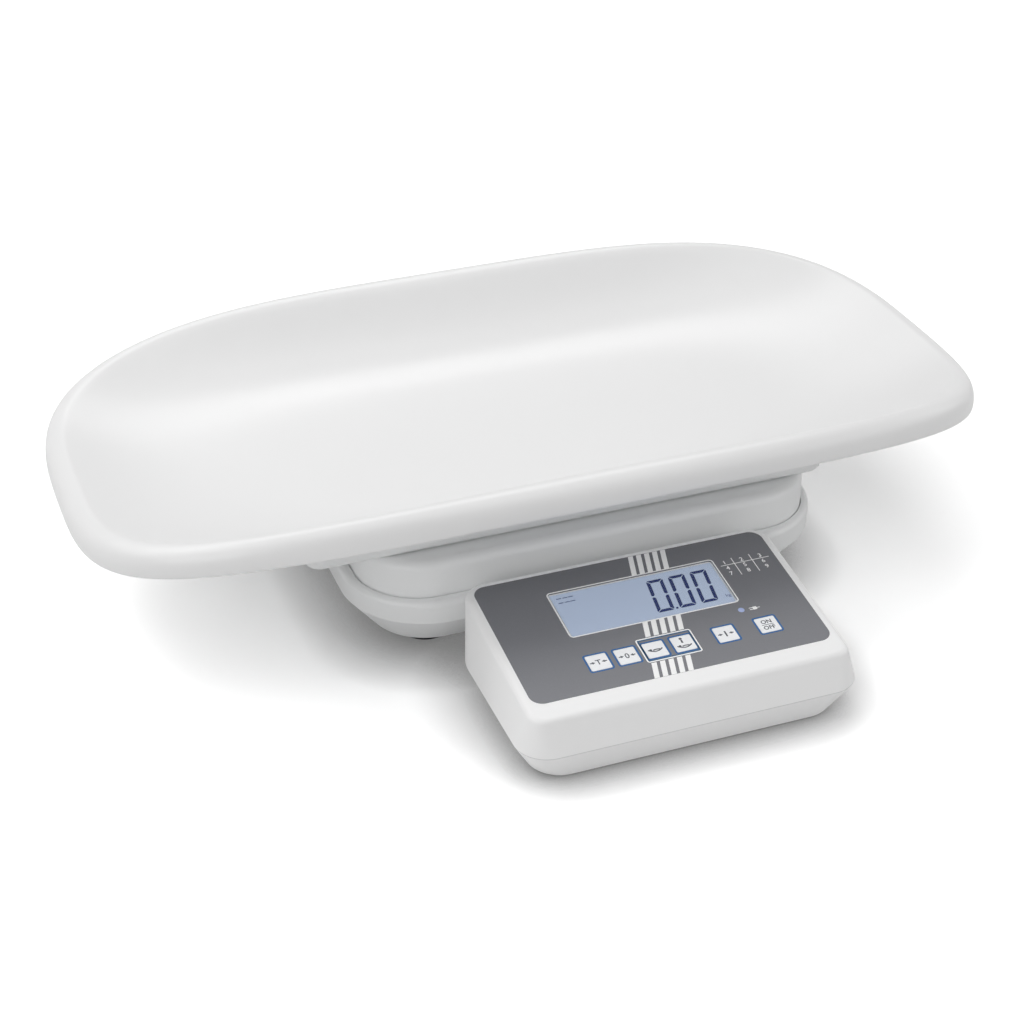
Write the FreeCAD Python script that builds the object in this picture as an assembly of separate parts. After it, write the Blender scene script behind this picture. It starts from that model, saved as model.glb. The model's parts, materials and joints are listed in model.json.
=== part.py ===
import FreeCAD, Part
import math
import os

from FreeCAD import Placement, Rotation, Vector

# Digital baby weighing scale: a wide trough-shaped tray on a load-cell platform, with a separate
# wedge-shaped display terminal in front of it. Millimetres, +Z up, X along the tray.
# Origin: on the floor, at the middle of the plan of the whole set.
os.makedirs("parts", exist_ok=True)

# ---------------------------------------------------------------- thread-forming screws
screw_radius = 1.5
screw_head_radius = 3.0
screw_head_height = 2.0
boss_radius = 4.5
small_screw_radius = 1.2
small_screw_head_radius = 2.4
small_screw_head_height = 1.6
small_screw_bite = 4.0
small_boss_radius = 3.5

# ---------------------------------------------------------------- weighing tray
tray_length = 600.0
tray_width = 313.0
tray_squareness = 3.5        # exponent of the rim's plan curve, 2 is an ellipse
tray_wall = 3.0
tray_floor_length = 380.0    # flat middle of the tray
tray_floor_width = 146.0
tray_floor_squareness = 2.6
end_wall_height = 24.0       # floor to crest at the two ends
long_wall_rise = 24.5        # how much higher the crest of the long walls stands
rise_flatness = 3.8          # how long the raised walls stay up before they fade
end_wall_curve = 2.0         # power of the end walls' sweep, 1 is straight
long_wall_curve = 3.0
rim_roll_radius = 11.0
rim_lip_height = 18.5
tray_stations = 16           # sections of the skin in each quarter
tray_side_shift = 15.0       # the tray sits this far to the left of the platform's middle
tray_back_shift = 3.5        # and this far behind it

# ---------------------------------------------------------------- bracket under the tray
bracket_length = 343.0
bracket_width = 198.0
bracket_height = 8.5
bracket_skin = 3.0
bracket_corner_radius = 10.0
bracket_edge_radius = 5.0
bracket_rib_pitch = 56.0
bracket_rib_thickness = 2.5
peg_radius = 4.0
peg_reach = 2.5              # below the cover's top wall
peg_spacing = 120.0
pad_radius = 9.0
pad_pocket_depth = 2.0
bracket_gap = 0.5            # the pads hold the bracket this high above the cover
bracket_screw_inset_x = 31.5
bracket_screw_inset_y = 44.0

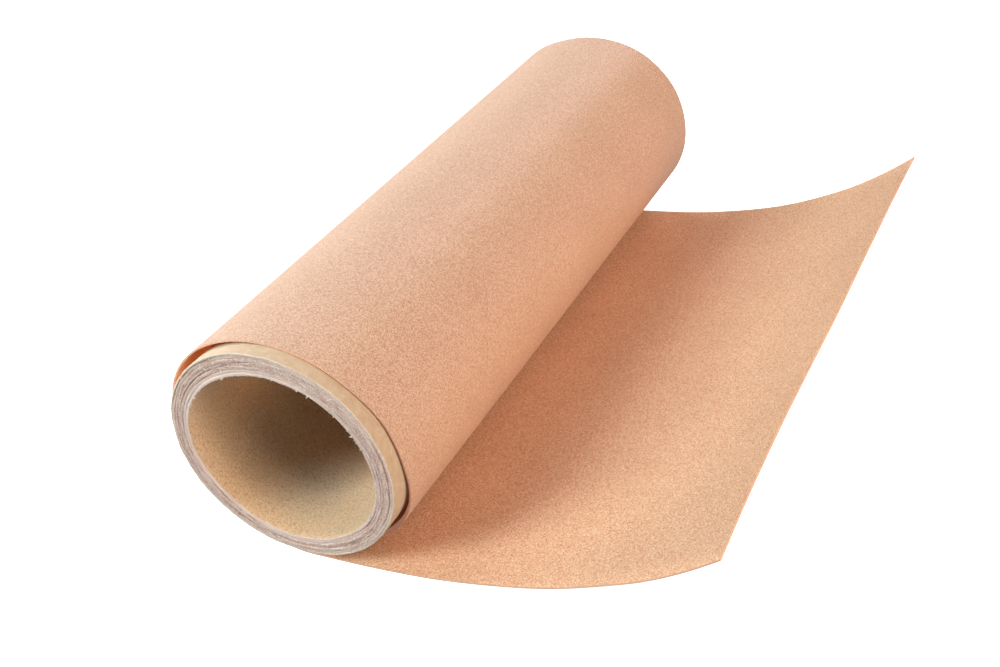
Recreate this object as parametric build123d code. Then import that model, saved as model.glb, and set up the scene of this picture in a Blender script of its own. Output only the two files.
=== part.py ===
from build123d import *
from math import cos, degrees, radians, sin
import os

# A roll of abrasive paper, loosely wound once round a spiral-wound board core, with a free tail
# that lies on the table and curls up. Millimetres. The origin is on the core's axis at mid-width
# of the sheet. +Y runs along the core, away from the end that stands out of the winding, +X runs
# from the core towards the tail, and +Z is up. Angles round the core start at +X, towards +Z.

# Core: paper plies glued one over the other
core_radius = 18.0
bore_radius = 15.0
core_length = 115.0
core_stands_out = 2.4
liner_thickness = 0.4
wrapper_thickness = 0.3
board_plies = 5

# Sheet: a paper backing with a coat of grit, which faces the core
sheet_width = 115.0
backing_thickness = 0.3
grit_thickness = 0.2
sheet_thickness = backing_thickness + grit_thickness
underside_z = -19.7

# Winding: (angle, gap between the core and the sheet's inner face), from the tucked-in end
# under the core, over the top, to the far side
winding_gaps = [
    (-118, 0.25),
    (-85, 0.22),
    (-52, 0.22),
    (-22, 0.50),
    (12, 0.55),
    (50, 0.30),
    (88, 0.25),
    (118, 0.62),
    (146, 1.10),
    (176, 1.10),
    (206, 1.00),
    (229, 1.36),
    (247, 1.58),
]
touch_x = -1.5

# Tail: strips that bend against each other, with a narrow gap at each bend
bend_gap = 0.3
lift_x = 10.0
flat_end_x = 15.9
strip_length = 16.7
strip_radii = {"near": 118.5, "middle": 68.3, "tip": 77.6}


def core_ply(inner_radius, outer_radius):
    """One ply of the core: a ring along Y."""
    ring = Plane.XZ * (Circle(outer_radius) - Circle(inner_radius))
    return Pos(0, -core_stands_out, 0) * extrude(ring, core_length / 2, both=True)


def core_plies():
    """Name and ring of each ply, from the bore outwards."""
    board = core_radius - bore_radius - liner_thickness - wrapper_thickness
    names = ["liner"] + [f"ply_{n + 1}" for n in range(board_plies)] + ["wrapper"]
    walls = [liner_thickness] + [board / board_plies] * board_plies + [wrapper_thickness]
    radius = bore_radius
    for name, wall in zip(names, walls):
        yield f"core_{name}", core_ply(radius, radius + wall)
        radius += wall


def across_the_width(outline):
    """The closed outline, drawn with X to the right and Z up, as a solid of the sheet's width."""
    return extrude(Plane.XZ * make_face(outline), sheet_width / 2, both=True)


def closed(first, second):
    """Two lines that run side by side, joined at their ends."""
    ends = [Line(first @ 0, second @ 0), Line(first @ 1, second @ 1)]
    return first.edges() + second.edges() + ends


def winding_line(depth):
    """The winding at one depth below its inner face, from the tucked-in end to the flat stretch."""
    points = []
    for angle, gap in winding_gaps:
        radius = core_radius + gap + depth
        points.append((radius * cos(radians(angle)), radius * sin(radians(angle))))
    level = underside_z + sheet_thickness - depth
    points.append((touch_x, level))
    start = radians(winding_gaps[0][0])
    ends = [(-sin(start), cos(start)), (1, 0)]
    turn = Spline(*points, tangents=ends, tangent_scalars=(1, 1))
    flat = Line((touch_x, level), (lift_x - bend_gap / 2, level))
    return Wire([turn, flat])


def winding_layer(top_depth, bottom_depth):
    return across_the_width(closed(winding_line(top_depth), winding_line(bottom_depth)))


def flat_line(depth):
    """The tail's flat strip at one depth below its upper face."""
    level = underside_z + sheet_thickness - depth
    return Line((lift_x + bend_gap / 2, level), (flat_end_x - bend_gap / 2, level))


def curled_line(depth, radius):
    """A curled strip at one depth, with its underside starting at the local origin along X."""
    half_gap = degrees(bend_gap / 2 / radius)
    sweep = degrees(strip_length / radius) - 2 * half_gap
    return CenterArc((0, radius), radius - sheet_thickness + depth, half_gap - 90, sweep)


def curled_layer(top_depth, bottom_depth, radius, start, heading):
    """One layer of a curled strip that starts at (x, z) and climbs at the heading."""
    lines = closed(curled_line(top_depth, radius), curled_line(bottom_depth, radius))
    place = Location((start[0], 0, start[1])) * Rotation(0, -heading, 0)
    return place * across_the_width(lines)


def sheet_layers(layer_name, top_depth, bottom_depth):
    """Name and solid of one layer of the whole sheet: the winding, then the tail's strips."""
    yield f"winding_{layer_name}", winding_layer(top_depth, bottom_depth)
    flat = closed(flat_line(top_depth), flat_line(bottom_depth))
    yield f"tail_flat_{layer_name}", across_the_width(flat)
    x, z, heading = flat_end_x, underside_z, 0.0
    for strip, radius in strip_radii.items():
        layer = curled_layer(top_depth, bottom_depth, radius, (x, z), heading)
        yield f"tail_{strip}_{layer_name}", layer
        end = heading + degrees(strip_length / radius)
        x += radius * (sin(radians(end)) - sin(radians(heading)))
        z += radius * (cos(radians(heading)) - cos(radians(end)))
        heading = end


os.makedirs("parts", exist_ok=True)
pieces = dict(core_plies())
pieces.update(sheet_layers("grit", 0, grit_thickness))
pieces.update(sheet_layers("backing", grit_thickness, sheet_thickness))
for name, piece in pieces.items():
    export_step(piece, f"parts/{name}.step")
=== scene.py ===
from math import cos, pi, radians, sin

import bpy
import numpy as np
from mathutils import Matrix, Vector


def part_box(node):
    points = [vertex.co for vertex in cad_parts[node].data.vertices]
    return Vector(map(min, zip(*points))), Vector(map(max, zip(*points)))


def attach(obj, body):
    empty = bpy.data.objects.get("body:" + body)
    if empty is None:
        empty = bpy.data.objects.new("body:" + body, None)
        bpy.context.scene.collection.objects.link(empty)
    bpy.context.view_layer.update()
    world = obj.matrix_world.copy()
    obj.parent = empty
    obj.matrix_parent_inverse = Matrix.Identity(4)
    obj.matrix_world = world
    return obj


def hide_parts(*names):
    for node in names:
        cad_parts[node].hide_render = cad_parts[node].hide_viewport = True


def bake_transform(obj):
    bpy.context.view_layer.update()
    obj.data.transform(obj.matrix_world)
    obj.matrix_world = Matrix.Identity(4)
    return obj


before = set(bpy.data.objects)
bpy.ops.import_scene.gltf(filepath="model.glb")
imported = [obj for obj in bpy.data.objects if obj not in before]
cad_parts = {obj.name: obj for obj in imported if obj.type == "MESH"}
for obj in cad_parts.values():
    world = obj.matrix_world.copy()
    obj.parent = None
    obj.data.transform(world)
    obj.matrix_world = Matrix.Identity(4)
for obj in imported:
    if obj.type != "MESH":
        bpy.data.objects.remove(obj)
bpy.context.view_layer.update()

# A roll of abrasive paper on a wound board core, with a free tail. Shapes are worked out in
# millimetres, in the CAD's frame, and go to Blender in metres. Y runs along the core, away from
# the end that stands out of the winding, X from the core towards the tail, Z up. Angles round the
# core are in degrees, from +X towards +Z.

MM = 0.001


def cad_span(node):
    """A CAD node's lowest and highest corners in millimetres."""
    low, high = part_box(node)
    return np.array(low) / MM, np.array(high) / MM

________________

• Exercise description:
Starting with the line with "heading = end" and ending with the line with "for node in", extract every line exactly and nothing outside that span.

• Answer for this exercise:
        heading = end


os.makedirs("parts", exist_ok=True)
pieces = dict(core_plies())
pieces.update(sheet_layers("grit", 0, grit_thickness))
pieces.update(sheet_layers("backing", grit_thickness, sheet_thickness))
for name, piece in pieces.items():
    export_step(piece, f"parts/{name}.step")
=== scene.py ===
from math import cos, pi, radians, sin

import bpy
import numpy as np
from mathutils import Matrix, Vector


def part_box(node):
    points = [vertex.co for vertex in cad_parts[node].data.vertices]
    return Vector(map(min, zip(*points))), Vector(map(max, zip(*points)))


def attach(obj, body):
    empty = bpy.data.objects.get("body:" + body)
    if empty is None:
        empty = bpy.data.objects.new("body:" + body, None)
        bpy.context.scene.collection.objects.link(empty)
    bpy.context.view_layer.update()
    world = obj.matrix_world.copy()
    obj.parent = empty
    obj.matrix_parent_inverse = Matrix.Identity(4)
    obj.matrix_world = world
    return obj


def hide_parts(*names):
    for node in names:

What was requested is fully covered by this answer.